EXERCISE DIRECTIONS =>
Return the lines exactly as they stand, from the first of the material through the line containing "import math".

MATERIAL =>
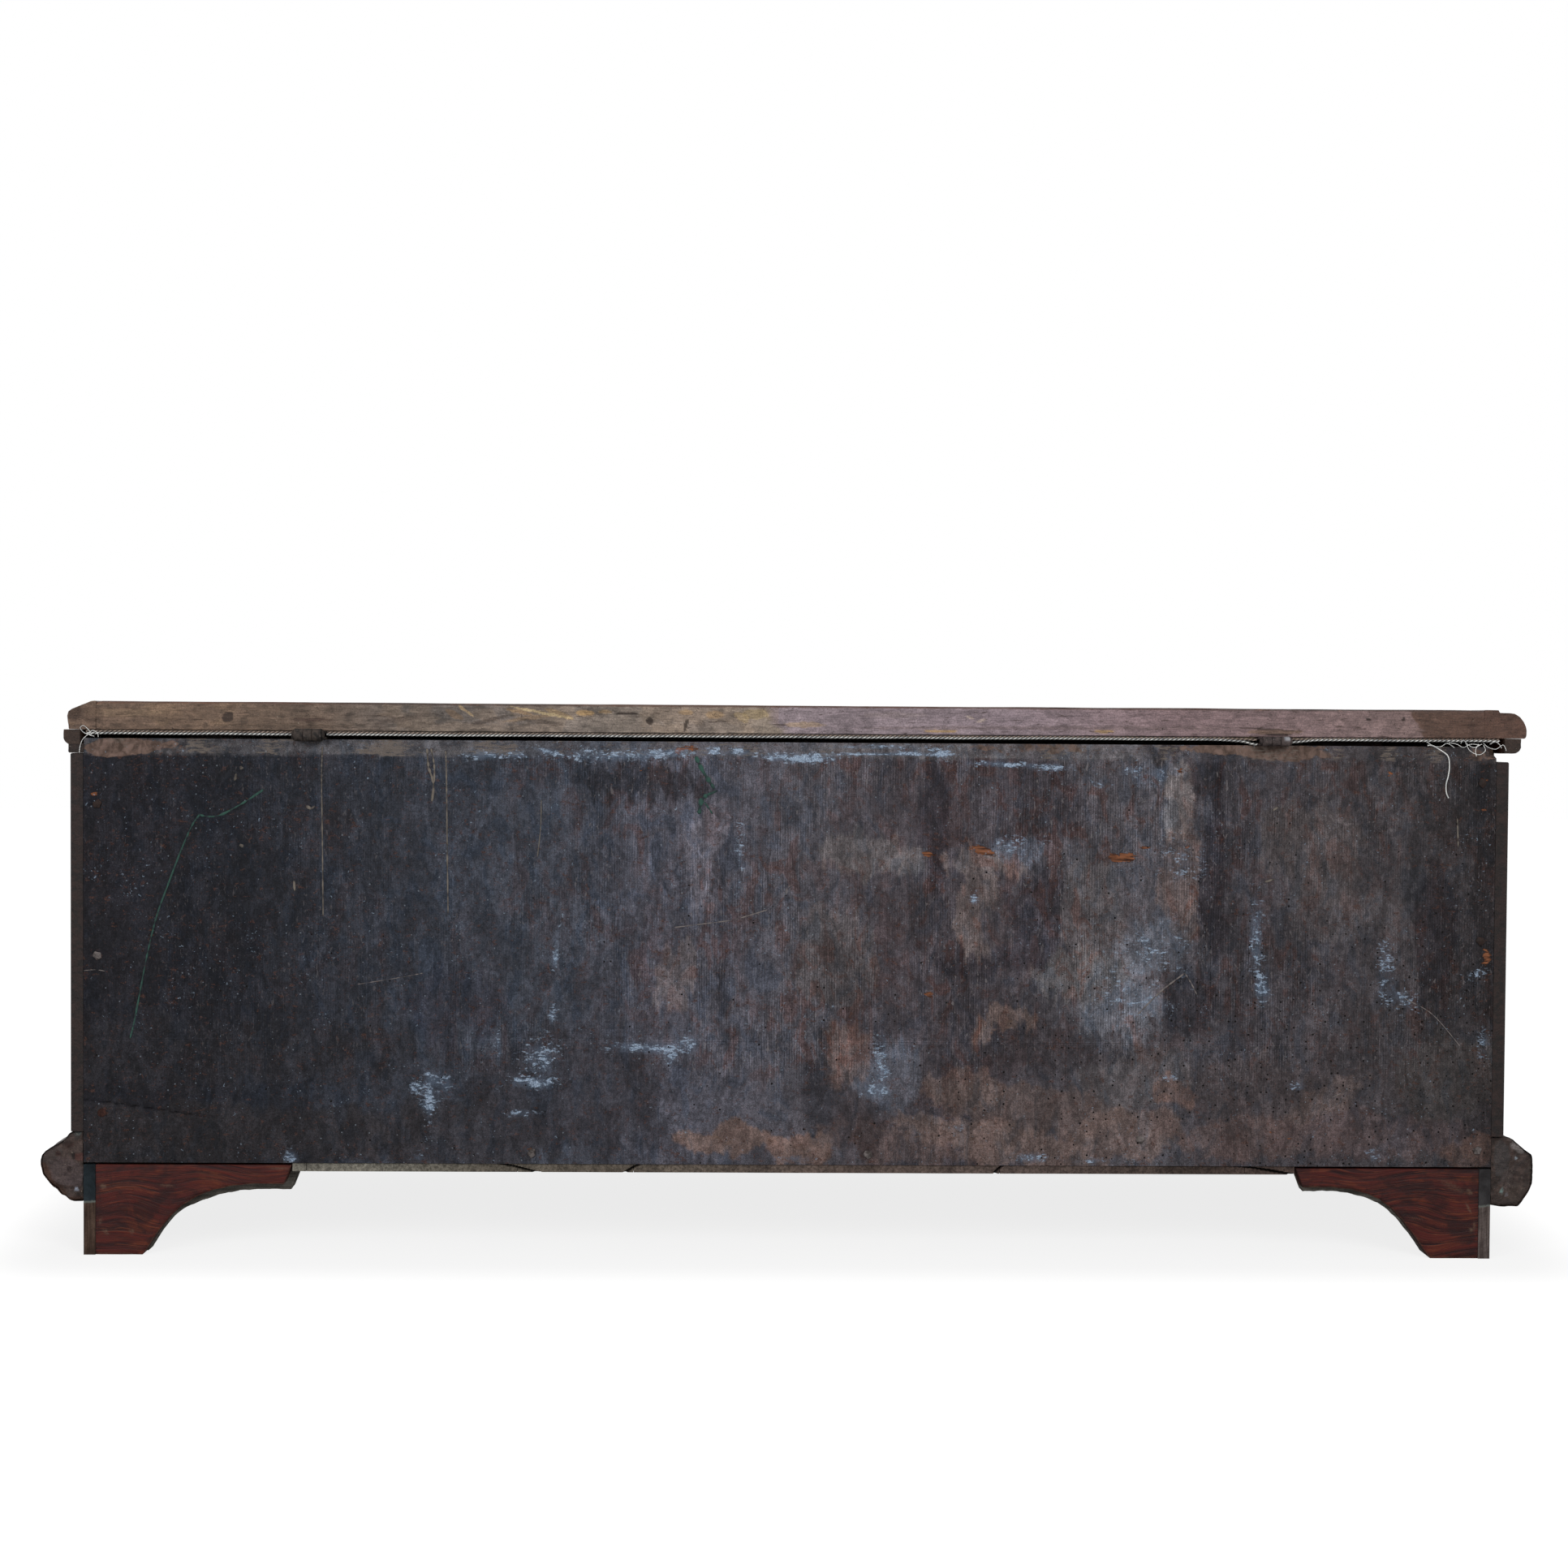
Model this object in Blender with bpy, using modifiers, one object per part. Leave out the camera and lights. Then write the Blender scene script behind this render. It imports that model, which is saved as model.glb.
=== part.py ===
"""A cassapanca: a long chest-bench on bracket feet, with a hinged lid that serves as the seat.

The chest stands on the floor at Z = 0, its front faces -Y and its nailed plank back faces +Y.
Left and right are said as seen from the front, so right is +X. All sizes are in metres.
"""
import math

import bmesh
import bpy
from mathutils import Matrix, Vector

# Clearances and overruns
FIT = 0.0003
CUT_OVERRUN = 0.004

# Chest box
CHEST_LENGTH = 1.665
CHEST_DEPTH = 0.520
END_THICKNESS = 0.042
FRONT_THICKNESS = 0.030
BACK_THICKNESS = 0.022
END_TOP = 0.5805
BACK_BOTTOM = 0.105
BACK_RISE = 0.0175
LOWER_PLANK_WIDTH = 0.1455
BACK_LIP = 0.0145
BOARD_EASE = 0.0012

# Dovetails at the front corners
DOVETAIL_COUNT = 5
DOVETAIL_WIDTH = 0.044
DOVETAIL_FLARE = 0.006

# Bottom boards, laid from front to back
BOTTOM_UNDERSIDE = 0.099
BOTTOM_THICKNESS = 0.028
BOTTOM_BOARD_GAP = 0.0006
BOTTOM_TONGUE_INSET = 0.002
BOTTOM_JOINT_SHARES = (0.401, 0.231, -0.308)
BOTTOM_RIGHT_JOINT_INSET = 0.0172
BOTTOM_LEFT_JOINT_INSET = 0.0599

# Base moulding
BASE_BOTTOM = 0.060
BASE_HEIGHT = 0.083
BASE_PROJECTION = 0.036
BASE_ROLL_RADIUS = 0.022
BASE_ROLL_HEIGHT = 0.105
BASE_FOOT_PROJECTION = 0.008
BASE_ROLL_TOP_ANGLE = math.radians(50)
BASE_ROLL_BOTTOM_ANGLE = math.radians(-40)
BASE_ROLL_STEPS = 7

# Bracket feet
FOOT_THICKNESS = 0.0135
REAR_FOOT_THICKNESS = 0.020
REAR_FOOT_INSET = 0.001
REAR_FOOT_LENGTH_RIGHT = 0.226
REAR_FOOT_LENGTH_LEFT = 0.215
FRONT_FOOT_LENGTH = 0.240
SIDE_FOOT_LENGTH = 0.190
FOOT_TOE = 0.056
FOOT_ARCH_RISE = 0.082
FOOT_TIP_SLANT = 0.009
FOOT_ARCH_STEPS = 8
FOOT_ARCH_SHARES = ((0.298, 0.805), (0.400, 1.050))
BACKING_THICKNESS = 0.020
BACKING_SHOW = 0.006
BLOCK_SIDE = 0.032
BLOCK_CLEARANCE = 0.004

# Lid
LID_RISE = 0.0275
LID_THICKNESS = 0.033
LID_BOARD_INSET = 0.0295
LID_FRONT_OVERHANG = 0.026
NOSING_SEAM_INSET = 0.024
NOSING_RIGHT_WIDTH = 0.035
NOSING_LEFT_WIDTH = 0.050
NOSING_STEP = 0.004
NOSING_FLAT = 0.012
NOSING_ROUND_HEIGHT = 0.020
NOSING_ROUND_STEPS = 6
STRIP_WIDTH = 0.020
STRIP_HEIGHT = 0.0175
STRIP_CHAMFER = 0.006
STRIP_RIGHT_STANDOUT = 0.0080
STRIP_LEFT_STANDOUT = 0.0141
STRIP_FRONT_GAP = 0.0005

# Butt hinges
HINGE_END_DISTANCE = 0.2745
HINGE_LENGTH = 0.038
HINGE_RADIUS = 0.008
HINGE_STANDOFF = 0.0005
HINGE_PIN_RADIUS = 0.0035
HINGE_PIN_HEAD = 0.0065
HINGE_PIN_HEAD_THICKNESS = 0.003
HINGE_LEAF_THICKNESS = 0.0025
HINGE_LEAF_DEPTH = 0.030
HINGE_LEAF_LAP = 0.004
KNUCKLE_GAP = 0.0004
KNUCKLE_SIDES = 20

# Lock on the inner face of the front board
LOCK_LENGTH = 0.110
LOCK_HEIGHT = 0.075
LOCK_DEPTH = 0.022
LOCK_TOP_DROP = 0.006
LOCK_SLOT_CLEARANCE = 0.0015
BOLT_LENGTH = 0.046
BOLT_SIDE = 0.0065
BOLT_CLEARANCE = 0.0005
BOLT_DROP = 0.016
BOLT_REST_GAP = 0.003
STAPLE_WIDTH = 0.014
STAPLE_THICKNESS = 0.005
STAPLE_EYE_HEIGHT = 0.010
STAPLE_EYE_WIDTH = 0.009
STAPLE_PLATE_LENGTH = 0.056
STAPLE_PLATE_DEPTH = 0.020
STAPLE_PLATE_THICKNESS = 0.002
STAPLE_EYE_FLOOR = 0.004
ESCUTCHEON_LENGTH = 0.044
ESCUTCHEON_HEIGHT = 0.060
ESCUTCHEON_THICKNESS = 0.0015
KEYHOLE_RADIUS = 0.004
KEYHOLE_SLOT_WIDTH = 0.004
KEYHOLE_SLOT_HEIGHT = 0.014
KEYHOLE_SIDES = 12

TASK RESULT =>
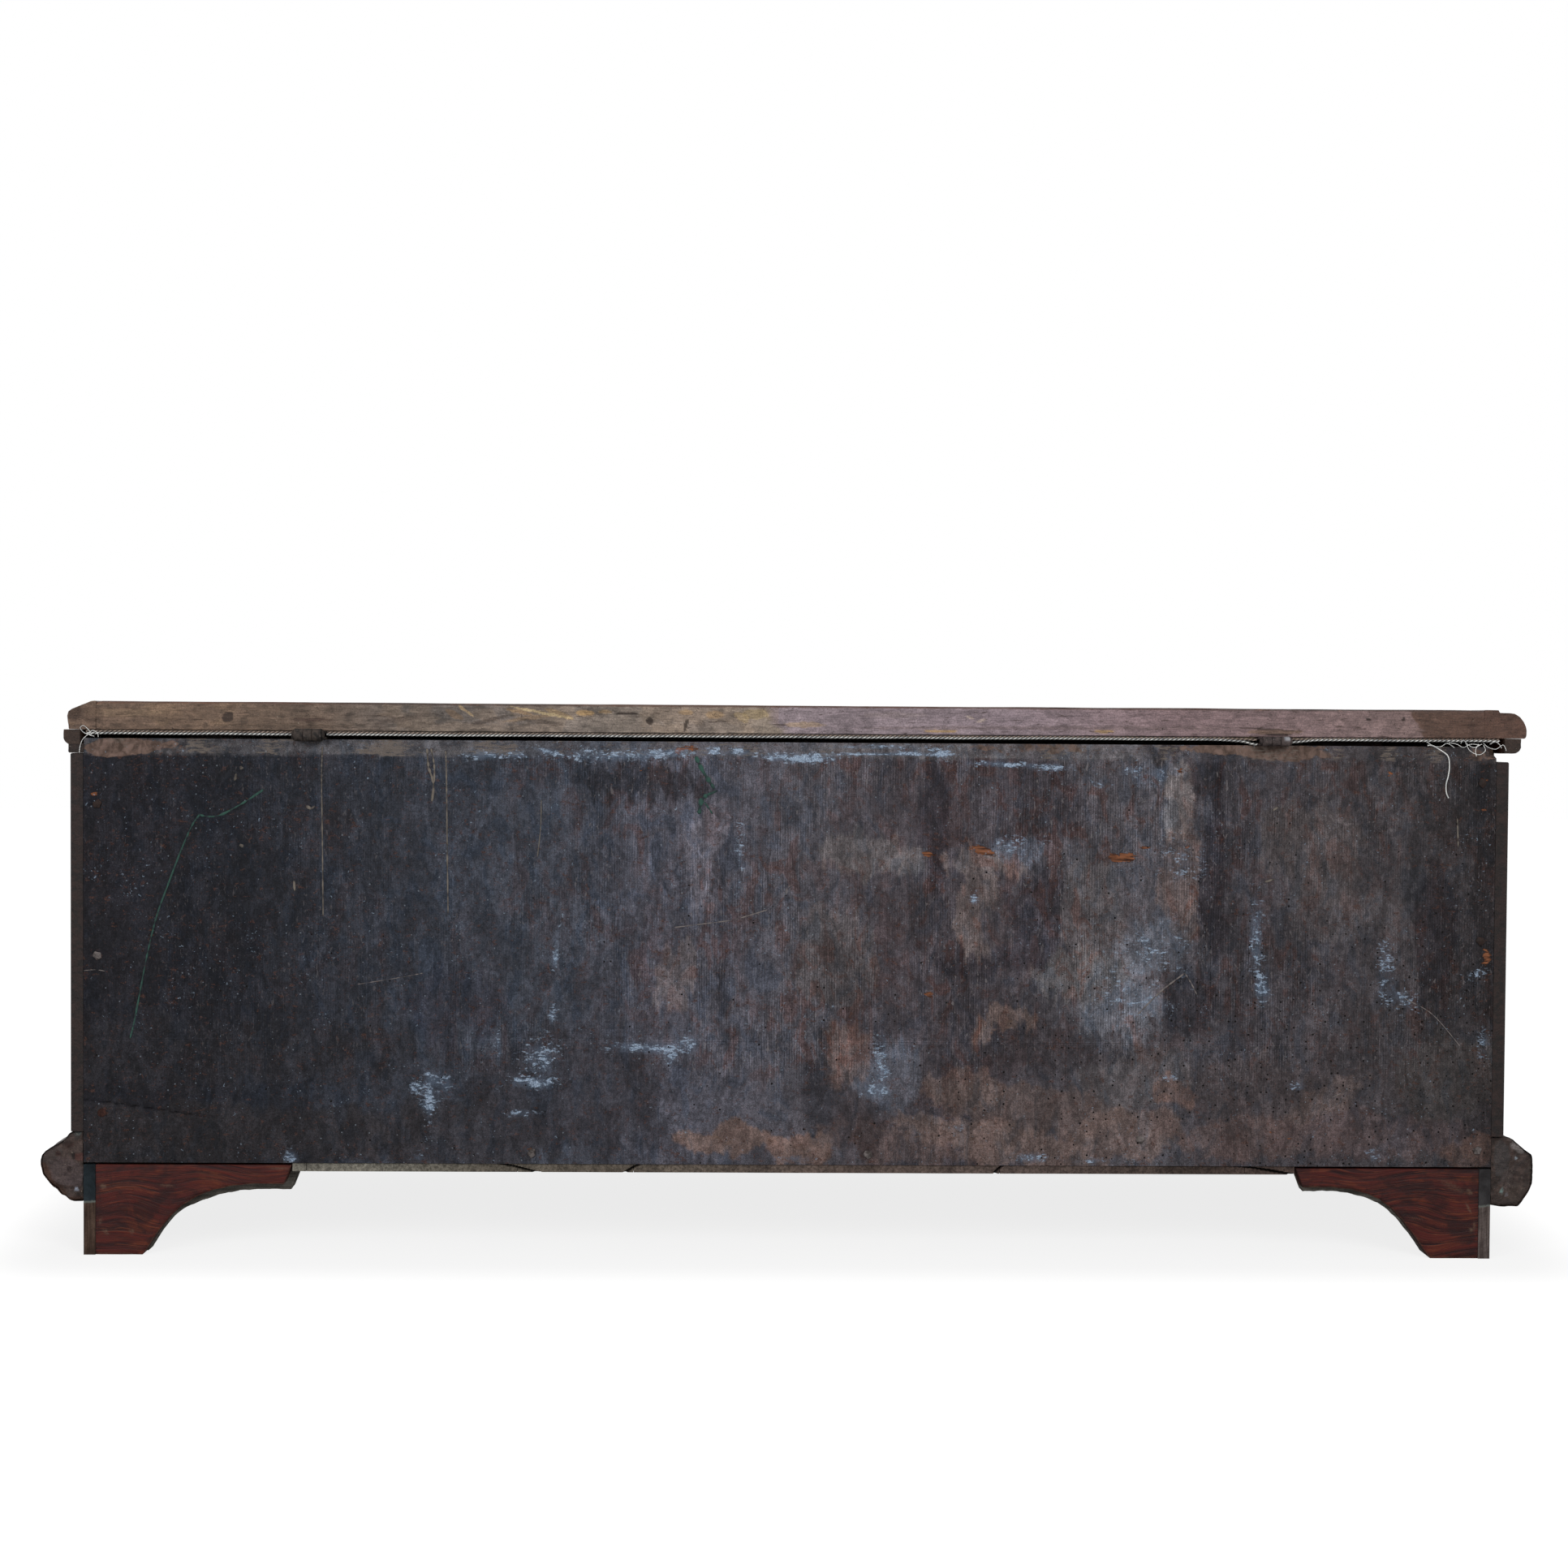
Model this object in Blender with bpy, using modifiers, one object per part. Leave out the camera and lights. Then write the Blender scene script behind this render. It imports that model, which is saved as model.glb.
=== part.py ===
"""A cassapanca: a long chest-bench on bracket feet, with a hinged lid that serves as the seat.

The chest stands on the floor at Z = 0, its front faces -Y and its nailed plank back faces +Y.
Left and right are said as seen from the front, so right is +X. All sizes are in metres.
"""
import math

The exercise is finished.